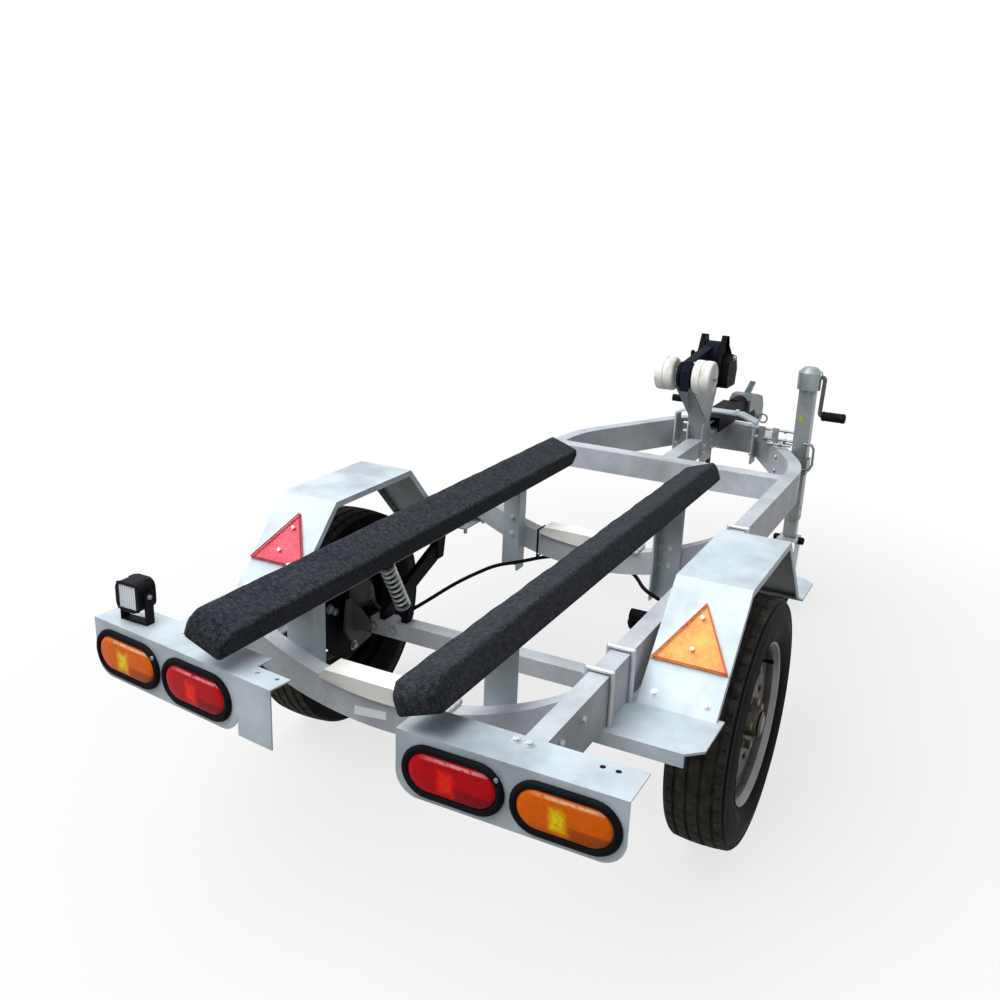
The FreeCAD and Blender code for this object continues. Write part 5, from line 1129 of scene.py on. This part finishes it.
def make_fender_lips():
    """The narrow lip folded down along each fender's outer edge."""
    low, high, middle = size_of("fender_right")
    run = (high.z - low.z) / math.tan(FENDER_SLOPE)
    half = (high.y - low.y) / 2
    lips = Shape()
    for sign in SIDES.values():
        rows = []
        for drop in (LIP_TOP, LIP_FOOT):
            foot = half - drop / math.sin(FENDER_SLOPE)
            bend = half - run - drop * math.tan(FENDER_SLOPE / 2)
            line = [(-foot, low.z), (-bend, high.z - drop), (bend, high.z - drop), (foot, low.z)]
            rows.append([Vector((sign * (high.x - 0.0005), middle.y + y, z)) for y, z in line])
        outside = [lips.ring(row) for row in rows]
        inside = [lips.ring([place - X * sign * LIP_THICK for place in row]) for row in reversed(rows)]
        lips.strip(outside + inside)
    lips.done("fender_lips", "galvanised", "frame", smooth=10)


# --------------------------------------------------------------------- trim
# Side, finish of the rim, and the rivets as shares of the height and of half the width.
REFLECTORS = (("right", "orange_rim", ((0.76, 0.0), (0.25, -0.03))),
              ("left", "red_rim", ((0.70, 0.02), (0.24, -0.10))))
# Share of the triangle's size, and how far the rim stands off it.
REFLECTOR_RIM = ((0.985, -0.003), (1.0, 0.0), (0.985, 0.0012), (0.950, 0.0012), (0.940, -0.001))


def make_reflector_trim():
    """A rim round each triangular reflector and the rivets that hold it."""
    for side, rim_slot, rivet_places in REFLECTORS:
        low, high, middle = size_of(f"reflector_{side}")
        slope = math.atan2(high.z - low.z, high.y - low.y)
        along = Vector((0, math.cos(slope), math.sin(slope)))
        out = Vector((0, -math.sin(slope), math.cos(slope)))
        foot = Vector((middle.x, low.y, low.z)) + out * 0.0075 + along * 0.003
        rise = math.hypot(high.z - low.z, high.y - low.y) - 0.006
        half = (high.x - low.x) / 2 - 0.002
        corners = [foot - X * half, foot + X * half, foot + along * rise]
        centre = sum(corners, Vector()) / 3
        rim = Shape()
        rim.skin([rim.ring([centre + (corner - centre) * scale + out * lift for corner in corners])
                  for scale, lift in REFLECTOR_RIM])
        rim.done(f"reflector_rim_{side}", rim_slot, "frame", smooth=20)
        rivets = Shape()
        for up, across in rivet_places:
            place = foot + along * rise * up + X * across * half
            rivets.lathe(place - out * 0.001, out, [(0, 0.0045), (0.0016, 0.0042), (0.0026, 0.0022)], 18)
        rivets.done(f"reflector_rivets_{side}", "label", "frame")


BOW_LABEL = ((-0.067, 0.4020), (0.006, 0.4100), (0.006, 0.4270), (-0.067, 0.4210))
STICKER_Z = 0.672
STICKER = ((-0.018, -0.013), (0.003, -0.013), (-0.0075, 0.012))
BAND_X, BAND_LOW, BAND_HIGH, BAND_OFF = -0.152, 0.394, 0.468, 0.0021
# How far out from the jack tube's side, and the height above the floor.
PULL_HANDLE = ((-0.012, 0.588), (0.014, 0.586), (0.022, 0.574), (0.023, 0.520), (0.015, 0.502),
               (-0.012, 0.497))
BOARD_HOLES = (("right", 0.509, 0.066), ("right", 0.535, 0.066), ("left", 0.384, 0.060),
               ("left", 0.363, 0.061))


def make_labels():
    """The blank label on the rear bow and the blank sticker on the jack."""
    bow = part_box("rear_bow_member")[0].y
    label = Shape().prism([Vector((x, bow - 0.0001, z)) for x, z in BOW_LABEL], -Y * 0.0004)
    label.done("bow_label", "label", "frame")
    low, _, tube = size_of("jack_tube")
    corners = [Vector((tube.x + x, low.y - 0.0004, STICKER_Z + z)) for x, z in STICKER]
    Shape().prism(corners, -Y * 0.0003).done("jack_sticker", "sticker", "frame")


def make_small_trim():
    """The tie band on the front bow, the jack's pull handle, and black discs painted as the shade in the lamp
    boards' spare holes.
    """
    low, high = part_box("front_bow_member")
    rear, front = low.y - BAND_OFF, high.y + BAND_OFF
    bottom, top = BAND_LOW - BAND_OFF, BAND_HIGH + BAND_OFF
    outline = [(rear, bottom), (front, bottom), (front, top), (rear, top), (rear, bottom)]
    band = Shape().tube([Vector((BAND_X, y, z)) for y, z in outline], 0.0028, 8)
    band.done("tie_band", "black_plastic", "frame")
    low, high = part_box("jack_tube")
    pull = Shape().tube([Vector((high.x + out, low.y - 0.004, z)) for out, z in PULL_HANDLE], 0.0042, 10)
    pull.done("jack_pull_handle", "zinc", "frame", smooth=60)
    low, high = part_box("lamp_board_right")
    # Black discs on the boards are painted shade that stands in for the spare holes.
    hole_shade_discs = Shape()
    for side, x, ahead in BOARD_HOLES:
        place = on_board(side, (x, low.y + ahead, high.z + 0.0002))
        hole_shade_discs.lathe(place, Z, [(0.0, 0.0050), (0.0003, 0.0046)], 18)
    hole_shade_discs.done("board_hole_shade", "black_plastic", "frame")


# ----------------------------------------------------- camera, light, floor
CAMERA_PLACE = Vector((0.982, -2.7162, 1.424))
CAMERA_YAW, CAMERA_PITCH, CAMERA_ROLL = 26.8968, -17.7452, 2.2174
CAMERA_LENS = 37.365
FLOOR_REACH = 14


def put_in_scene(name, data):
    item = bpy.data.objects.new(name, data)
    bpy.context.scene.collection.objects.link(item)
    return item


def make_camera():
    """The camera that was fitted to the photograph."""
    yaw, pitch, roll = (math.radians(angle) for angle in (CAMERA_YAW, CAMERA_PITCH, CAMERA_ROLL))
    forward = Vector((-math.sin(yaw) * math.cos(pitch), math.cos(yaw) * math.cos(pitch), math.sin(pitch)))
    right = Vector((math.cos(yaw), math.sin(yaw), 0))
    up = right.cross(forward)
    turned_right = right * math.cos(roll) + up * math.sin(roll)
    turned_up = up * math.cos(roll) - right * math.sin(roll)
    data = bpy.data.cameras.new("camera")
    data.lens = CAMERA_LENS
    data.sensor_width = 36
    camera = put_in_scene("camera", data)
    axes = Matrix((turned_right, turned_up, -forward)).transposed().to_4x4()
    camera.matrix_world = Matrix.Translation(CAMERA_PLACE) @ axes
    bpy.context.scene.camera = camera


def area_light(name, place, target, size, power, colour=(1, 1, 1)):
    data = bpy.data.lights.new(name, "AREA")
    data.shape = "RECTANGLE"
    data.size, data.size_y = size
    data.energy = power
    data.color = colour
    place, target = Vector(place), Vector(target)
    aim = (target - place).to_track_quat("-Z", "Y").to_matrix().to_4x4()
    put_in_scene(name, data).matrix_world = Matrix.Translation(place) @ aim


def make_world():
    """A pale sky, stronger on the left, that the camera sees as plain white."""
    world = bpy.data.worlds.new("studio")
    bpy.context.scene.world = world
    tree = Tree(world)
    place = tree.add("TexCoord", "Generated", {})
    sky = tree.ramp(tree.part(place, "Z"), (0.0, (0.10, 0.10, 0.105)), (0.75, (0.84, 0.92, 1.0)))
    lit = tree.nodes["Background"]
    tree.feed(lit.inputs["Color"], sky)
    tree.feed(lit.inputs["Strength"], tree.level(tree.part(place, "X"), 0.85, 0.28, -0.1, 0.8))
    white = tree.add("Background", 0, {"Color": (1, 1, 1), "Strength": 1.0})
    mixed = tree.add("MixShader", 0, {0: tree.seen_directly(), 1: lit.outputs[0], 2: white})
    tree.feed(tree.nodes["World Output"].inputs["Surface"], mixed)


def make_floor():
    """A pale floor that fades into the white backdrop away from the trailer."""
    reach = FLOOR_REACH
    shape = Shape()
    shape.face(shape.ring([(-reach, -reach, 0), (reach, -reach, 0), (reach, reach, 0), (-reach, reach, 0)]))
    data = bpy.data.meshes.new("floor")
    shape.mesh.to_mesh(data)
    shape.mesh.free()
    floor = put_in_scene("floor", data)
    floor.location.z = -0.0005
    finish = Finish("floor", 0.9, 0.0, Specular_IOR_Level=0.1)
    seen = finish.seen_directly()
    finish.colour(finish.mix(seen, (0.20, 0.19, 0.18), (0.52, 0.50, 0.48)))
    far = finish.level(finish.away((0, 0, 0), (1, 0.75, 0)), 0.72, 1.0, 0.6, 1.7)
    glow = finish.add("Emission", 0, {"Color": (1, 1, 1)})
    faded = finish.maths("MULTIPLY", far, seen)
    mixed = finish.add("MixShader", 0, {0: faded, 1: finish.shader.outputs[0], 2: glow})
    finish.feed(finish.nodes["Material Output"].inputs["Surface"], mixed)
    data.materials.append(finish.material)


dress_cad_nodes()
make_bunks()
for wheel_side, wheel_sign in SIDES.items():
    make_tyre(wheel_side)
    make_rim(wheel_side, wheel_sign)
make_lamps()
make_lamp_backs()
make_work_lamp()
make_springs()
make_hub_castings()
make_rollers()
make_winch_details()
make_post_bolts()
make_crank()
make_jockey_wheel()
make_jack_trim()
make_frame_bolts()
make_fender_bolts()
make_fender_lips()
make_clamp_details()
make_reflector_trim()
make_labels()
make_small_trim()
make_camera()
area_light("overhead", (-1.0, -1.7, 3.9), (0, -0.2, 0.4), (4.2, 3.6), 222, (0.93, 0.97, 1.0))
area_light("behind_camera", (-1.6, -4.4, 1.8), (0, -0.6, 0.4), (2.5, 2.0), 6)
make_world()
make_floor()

# [CHALLENGE]
Return only the lines spanning from the first line of the material through the line with "0.0012), (0.940, -0.001))", copied exactly, both ends kept.

# [SOLVED EXERCISE]
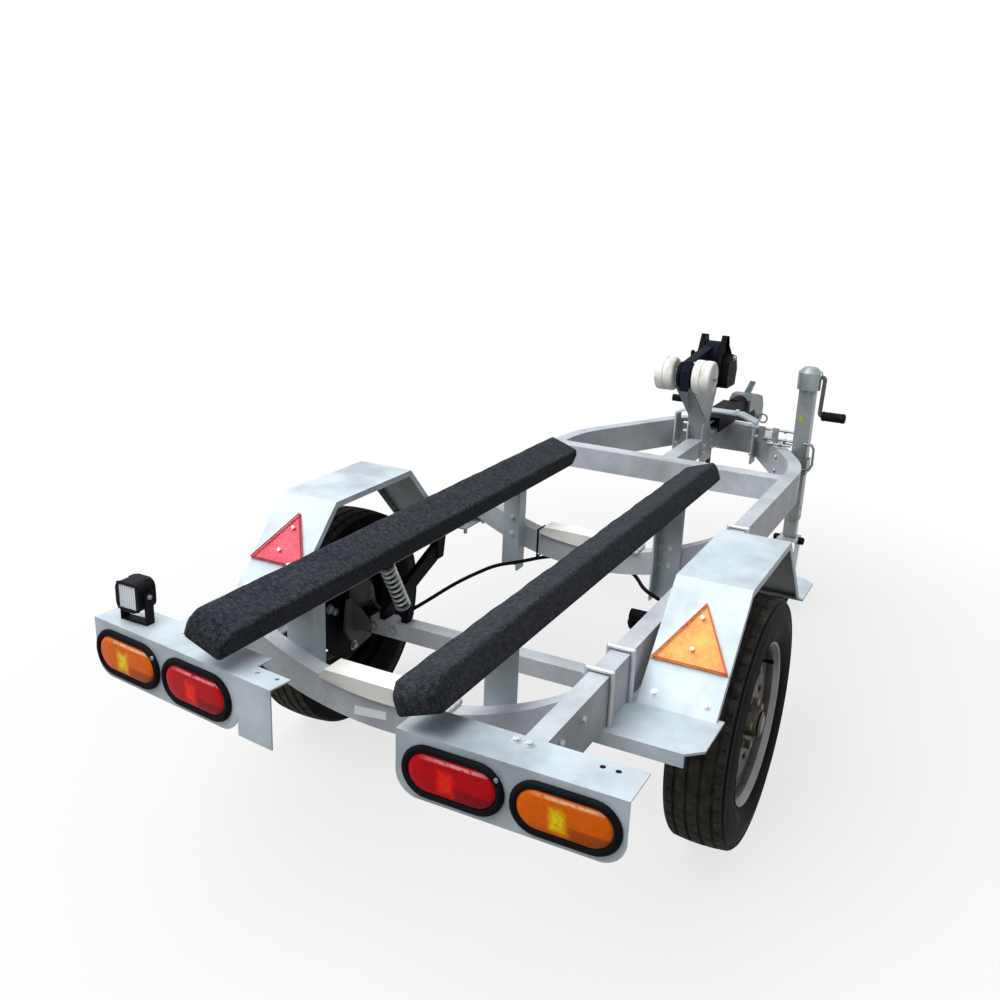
The FreeCAD and Blender code for this object continues. Write part 5, from line 1129 of scene.py on. This part finishes it.
def make_fender_lips():
    """The narrow lip folded down along each fender's outer edge."""
    low, high, middle = size_of("fender_right")
    run = (high.z - low.z) / math.tan(FENDER_SLOPE)
    half = (high.y - low.y) / 2
    lips = Shape()
    for sign in SIDES.values():
        rows = []
        for drop in (LIP_TOP, LIP_FOOT):
            foot = half - drop / math.sin(FENDER_SLOPE)
            bend = half - run - drop * math.tan(FENDER_SLOPE / 2)
            line = [(-foot, low.z), (-bend, high.z - drop), (bend, high.z - drop), (foot, low.z)]
            rows.append([Vector((sign * (high.x - 0.0005), middle.y + y, z)) for y, z in line])
        outside = [lips.ring(row) for row in rows]
        inside = [lips.ring([place - X * sign * LIP_THICK for place in row]) for row in reversed(rows)]
        lips.strip(outside + inside)
    lips.done("fender_lips", "galvanised", "frame", smooth=10)


# --------------------------------------------------------------------- trim
# Side, finish of the rim, and the rivets as shares of the height and of half the width.
REFLECTORS = (("right", "orange_rim", ((0.76, 0.0), (0.25, -0.03))),
              ("left", "red_rim", ((0.70, 0.02), (0.24, -0.10))))
# Share of the triangle's size, and how far the rim stands off it.
REFLECTOR_RIM = ((0.985, -0.003), (1.0, 0.0), (0.985, 0.0012), (0.950, 0.0012), (0.940, -0.001))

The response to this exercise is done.